The combination of protectionist, import-substitution and Fabian social democratic-inspired policies governed India for sometime after the end of British occupation. The economy was then characterized by extensive regulation, protectionism, and public ownership of large monopolies, pervasive corruption and slow growth. Since 1991, continuing economic liberalization has moved the country towards a market-based economy. By 2008, India had established itself as one of the world’s fastest growing economies. Growth significantly slowed to 6.8% in 2008-09, but subsequently recovered to 7.4% in 2009-10, while the fiscal deficit rose from 5.9% to a high 6.5% during the same period. India’s current account deficit surged to 4.1% of GDP during Q2 FY11 against 3.2% the previous quarter. The unemployment rate for 2010-11, according to the state Labour Bureau, was 9.8% nationwide. As of 2011, India’s public debt stood at 68.05% of GDP which is highest among the emerging economies. However, inflation remains stubbornly high with 7.55% in August 2012, the highest trade (counting exports and imports) stands at $606.7 billion and is currently the 9th largest in the world. During 2011-12, India’s foreign trade grew by an impressive 30.6% to reach $792.3 billion (Exports-38.33% and Imports-61.67%).

Liberalization collectively a set of sweeping reforms covering industry, trade, investment and the financial sector, alongside rationalization of the tax structure, was principally responsible for transforming India from an economy in a low-growth equilibrium trap as late as the late 1980s to the second fastest growing large economy in the world two decades later. It was extreme crisis that drove change. India, in May 1991, faced a balance of payments crisis and was on the verge of defaulting on its external debt repayment obligations. Any bailout by multilateral institutions was contingent upon liberalizing the economy, internally and externally.

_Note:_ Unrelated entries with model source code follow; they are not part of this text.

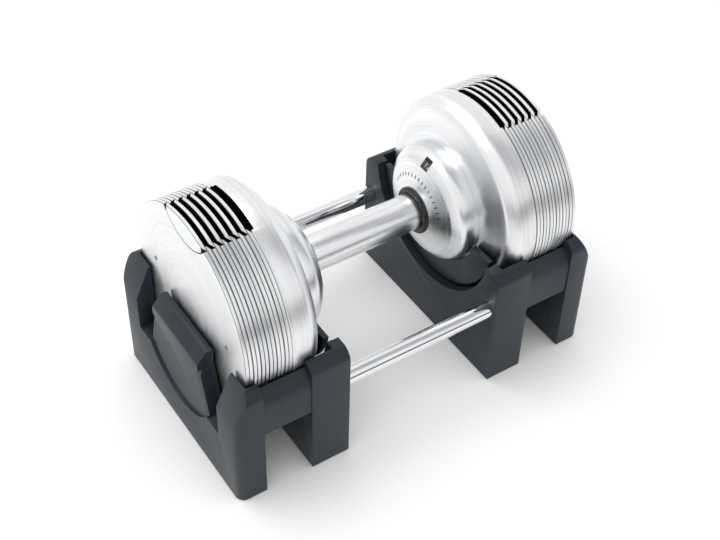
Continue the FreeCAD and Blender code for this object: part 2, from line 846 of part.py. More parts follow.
def check_and_export():
    """Stop on any failed object or broken shape, then write one file for each node."""
    for obj in doc.Objects:
        if "Invalid" in obj.State or "Error" in obj.State:
            raise RuntimeError("%s failed: %s" % (obj.Label, obj.State))
    for name, obj in nodes.items():
        shape = obj.Shape
        if shape.isNull() or not shape.isValid() or not shape.Solids:
            raise RuntimeError("%s has no valid solid" % name)
    os.makedirs("parts", exist_ok=True)
    for name, obj in nodes.items():
        obj.Shape.exportStep("parts/%s.step" % name)
        print("%-24s solids %d  volume %.0f mm3" % (name, len(obj.Shape.Solids), obj.Shape.Volume))


def main():
    """Make every piece, then write them."""
    for side_name in SIDES:
        for index in range(PLATES_PER_HEAD):
            make_plate(side_name, index)
        make_face_rivets(side_name)
        make_cap(side_name)
        make_hub(side_name)
        make_bearing(side_name)
        make_flange(side_name)
        make_dial(side_name)
        make_index_wheel(side_name)
        make_selector(side_name)
        make_detent(side_name)
        make_lock(side_name)
        make_cradle(side_name)
    make_grip()
    make_drive_sleeve()
    make_core_tube()
    make_rails()
    make_feet()
    doc.recompute()
    check_and_export()


main()
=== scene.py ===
"""Looks of the adjustable dumbbell in its two-cradle stand.

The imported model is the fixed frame. Each sub-assembly below is a class: it refines the
frame's own shapes into smooth, softly edged pieces, adds the small parts that repeat,
and dresses everything in procedural finishes.
"""

import logging
import math
from dataclasses import dataclass, field
from enum import Enum
from typing import Any, Iterable

import bmesh
import bpy
from mathutils import Matrix, Vector


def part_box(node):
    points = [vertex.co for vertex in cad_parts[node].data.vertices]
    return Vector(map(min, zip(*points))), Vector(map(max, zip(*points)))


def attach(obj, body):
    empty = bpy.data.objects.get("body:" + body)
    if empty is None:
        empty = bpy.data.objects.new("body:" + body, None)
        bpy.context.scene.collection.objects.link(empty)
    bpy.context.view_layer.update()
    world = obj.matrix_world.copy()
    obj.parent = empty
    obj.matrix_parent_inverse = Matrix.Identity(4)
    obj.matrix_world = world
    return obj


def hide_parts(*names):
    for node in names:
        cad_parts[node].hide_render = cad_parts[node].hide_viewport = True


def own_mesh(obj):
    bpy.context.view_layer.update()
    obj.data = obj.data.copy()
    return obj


LOG = logging.getLogger("dumbbell")

# The heads: their axis and rim, and the round-bottomed pocket of tabs at the top.
# The pocket's centre is given above the axis, and its two ends along X.
AXIS_HEIGHT = 0.133
HEAD_RADIUS = 0.087
PLATES_PER_HEAD = 6
TAB_ARC_HEIGHT = 0.1076
TAB_ARC_RADIUS = 0.042
TAB_START = 0.1137
TAB_END = 0.1575

# How far under the rim the painted shade of a groove and of the pocket begins.
GROOVE_SHADE = 0.00016
POCKET_SHADE = 0.0008
# Painted shade: the grooves between the plates are darkened to this grey, where shade falls between
# them.
GROOVE_PAINTED_SHADE = (0.16, 0.165, 0.175)
# Painted shade: the pocket behind the tabs is blackened to this, where shade falls in the recess.
POCKET_PAINTED_SHADE = (0.006, 0.006, 0.007)

# A face whose normal leans less than this along X belongs to the rim, not to a plate's side.
SIDE_FACE = 0.92

# How far the tool marks are drawn out, round the axis and along it.
TURNED_STRETCH = 0.00035
DRAWN_STRETCH = 0.02

MERGE_GAP = 2e-6
NUMERAL_MERGE_GAP = 1e-7
FLAT_ANGLE = 0.15
SHARP_ANGLE = 30.0

# How much bluer than grey the cards are.
CARD_BLUE = 1.02

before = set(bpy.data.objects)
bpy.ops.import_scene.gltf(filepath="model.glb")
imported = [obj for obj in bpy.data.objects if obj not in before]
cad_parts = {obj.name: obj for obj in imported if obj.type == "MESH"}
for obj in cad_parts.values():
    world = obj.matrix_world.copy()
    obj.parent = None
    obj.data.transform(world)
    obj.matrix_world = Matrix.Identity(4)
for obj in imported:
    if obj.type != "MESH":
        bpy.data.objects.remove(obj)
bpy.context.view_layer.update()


class Side(Enum):
    """The two ends of the dumbbell, by the sign of X."""

    RIGHT = 1
    LEFT = -1

    @property
    def word(self) -> str:
        """The side's name as the nodes spell it."""
        return self.name.lower()


class Grain(Enum):
    """How a machined surface was cut."""

    TURNED = "turned about the grip's axis"
    DRAWN = "drawn along the grip's axis"
    PLAIN = "left as ground"


# ------------------------------------------------------------------ node helpers


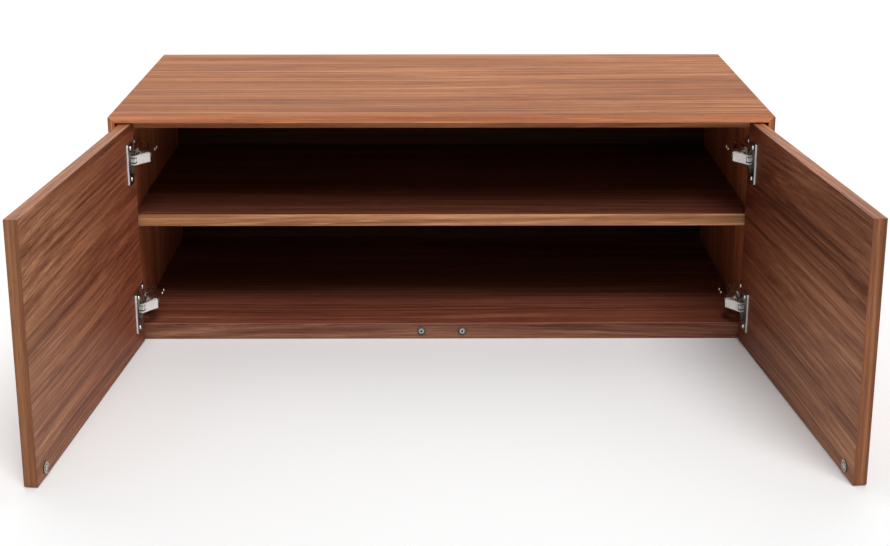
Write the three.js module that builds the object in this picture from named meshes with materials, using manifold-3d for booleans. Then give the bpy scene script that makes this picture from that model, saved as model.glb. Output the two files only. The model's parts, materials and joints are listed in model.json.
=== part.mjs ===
// A low, wide cabinet: mitred shell, one loose shelf, two inset doors on concealed hinges, two push latches.
// Millimetres, +Z up, front towards -Y. The origin is the middle of the bottom panel's underside.
import * as THREE from 'three';
import { mergeVertices } from 'three/addons/utils/BufferGeometryUtils.js';
import Module from 'manifold-3d';

const wasm = await Module();
wasm.setup();

// ---------- Driving dimensions ----------

// Overall size of the carcass.
const WIDTH = 1000;
const DEPTH = 470;
const HEIGHT = 365;

// Carcass panels.
const SHELL = 23; // thickness of the top and the two sides
const LIP = 10; // what the door rebate leaves of that thickness at the front
const BOTTOM = 26; // thickness of the bottom panel
const BACK = 6; // thickness of the back panel
const BACK_INSET = 12; // from the rear edges to the back panel's groove
const GROOVE_DEPTH = 6;
const FIT_GAP = 0.3; // clearance on each side of a glued or fitted piece
const OVERSHOOT = 1; // how far a cut reaches past the surface that it opens

// Mitre spline.
const SPLINE_THICKNESS = 3;
const SPLINE_WIDTH = 12.4;
const SPLINE_FRONT = 40; // from the front plane to the stopped groove
const SPLINE_REAR = 30; // from the rear edge to the stopped groove

// Shelf and its pins.
const SHELF = 19;
const SHELF_HEIGHT = 183.5; // underside of the shelf above the underside of the cabinet
const SHELF_SETBACK = 7.5; // from the rebate's step to the shelf's front edge
const SHELF_END_GAP = 1; // at each end and behind
const PIN_DIAMETER = 5;
const PIN_REACH = 8; // how far a pin stands out of the side, and how far it goes in
const PIN_COLLAR_DIAMETER = 7.4;
const PIN_COLLAR = 1.6;
const PIN_SETBACK = 60; // pin centres from the shelf's front and rear edges

// Dowels between the bottom and the sides.
const DOWEL_DIAMETER = 8;
const DOWEL_IN_SIDE = 10;
const DOWEL_IN_BOTTOM = 18;
const DOWEL_SETBACK = 90; // dowel centres from the front plane and from the rear edge

// Doors.
const DOOR = 18;
const DOOR_SIDE_GAP = 3; // between a door and the side lip, and between the two doors
const DOOR_TOP_GAP = 2.5;
const DOOR_REAR_GAP = 4.5; // from a shut door's inner face to the step of the rebate
const DOOR_BOTTOM_LIFT = 1; // doors end this far above the underside
const LEFT_REST_OPENING = 95; // degrees
const RIGHT_REST_OPENING = 96;

// Door axis, measured inwards from the lip's inner face and backwards from the front plane.
const AXIS_INWARD = 13;
const AXIS_FROM_INNER_FACE = 10.8; // the axis lies this far inside a door's inner face
const AXIS_BACKWARD = DOOR - AXIS_FROM_INNER_FACE;

// Concealed hinge.
const HINGE_FROM_DOOR_END = 57; // hinge centres from the door's top and bottom edges
const CUP_DIAMETER = 35;
const CUP_FROM_EDGE = 5; // wood left between the cup hole and the door's hinge edge
const CUP_DEPTH = 11.5;
const CUP_WALL = 1.2;
const CUP_RIM = 1.2; // height of the cup's rim and ring over the door
const FLANGE_RING_DIAMETER = 38;
const FLANGE = 2.6; // thickness of the flange, whose far edge is level with the ring's
const FLANGE_LENGTH = 64;
const FLANGE_WIDTH = 24;
const FLANGE_CORNER = 4;
const FLANGE_SCREW_SPACING = 48;
const FLANGE_SCREW_OFFSET = 6; // from the cup's centre, away from the hinge edge
const FLANGE_SCREW_HOLE = 4.4;
const FLANGE_BEYOND_CUP = 0.2; // how far the flange passes the cup on the hinge side
const LINK_HALF_THICKNESS = 1.2;
const LINK_WEB_HALF_THICKNESS = 0.8;
const LINK_WEB_GAP = 0.4; // between the outer link's web and the arm's round nose
const LINK_WEB_LEAD = 1; // how far the web starts behind the pivot
const LINK_WEB_END = 0.75; // where the web stops, as a share of the link's length
const LINK_WEB_RISE = 1.2; // how far the web steps outwards at its cup end
const LINK_PIN_DIAMETER = 3;
const LINK_EYE_DIAMETER = 6.4;
const LINK_PIN_GAP = 0.3;
const LINK_PIN_INSET = 0.2; // from the arm's outer faces to a pin's ends
const INNER_LINK_HALF_WIDTH = 3;
const LINK_SIDE_GAP = 0.5; // inner link to the arm's cheeks, and these to the outer link's cheeks
const ARM_WALL = 1.4;
const OUTER_LINK_WALL = 1.5;
const ARM_LENGTH = 75; // from the rebate's step to the arm's rear end
const ARM_TAIL_START = 38; // from the rebate's step to where the arm's tail meets its cranked neck
const ARM_NECK_START = 19; // from the rebate's step to where the neck meets the open nose
const ARM_NOSE_TURN = THREE.MathUtils.degToRad(144);
const ARM_LOWER_NECK_LEAD = 2; // how far the neck's lower edge starts and ends ahead of its upper edge
const ARM_LOWER_TAIL_LEAD = 12;
const ARM_CHANNEL_LEAD = 0.6;
const ARM_LIFT = 1.5; // from the plate's rail to the arm's lower edge
const ARM_TAIL_HEIGHT = 9; // the arm's rear part, from its lower edge to its web
const PLATE = 2.2; // thickness of the mounting plate's wings
const PLATE_LENGTH = 48; // along the height of the side
const PLATE_WIDTH = 15;
const PLATE_SETBACK = 37; // plate screws from the rebate's step
const PLATE_SCREW_SPACING = 32;
const RAIL_HALF_WIDTH = 6;
const RAIL_HEIGHT = 7.5;
const RAIL_END_GAP = 2; // from the arm's rear end to the rail's
const SADDLE_END_GAP = 4; // from the arm's rear end to the saddle's
const SCREW_HEAD_DIAMETER = 7.6;
const SCREW_HEAD = 2.2;
const SCREW_DIAMETER = 3.6;
const SCREW_DEPTH = 11; // length of the screw in the wood
const SCREW_POINT = 1; // length of the taper at its end

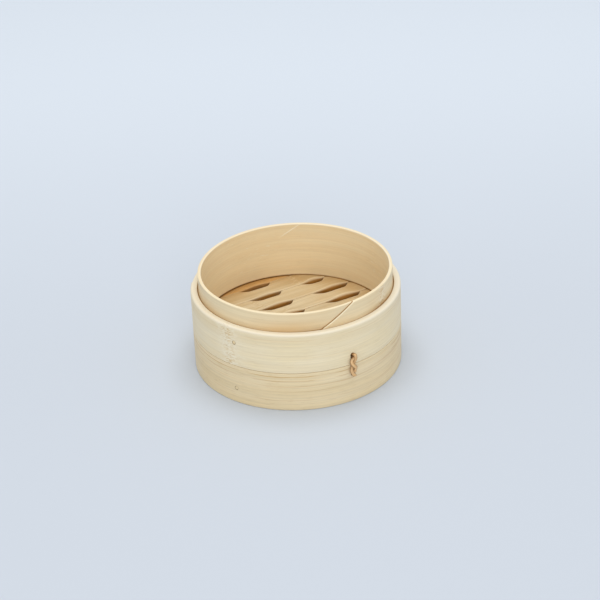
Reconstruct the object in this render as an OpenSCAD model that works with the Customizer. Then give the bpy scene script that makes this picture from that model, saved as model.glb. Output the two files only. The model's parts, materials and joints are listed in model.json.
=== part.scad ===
// Single tier of a bamboo steamer: two stacked outer bands, an inner ring that stands
// proud as a collar, a slotted slat floor on two crossbars, and one cane stitch.
// Origin at the centre of the base, +Z up. Azimuths run from the front (-Y) towards +X.

/* [Outer bands] */
// Outer diameter of both outer bands
base_d = 115; // [110:1:125]
// Wall thickness of the outer bands
band_t = 3.7; // [3.2:0.1:4]
// Height of the lower band
lower_h = 23; // [22:0.5:26]
// Height of the upper band
upper_h = 23.1; // [21:0.1:26]
// Radius of the rounded top edge of the upper band
ledge_round = 1.2; // [0.5:0.1:1.5]

/* [Inner ring] */
// Wall thickness of the ring at its collar
ring_t = 1.8; // [1.4:0.1:2.2]
// Play between the collar and the upper band
collar_gap = 0.8; // [0.6:0.1:1]
// Play between the flared foot of the ring and the upper band
foot_gap = 0.2; // [0.1:0.1:0.4]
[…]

The most conspicuous contribution of industrial liberalization was in promoting domestic entrepreneurship. The change was twofold - existing firms rapidly scaled up, while several new first generation enterprises were started. Trade policy reform was slower compared to industrial reform. As a first step, the lifting of the ban on intermediates and capital goods helped make Indian industry more competitive. This reform was also easier to push through, because the number of existing domestic producers was small to begin with. However, the situation with final products was different because of the large number of domestic producers, mostly belonging to the small-scale sector. Tariff reduction was slower and often unsteady. While peak customs duties have come down from 150% in 1991-92 to about 30% today, they are still very high compared to China and Southeast Asia, where corresponding rates are around 10%. Nevertheless, due to a combination of factors, India's trade profile has changed significantly. In 2010-11 exports were $247 billion and imports $359 billion. They collectively amount to about 30% of GDP, a significant increase from the pre-liberalization era. While India still does not rank among the world’s great trading nations like China, it is undeniably a more open economy today than two decades ago.

The change in investment regime and its impact is equally striking. Foreign Direct Investment (FDI) in India increased from virtually nothing in 1990 to $25 billion in 2010 (it reached a peak of $36 billion in 2009). FDI has made domestic firms more competitive by forcing them to upgrade their technology, which in turn has enabled them to expand to more efficient scales of production. The economic reforms of 1991 have changed India unrecognizably. However, there is still a large unfinished agenda.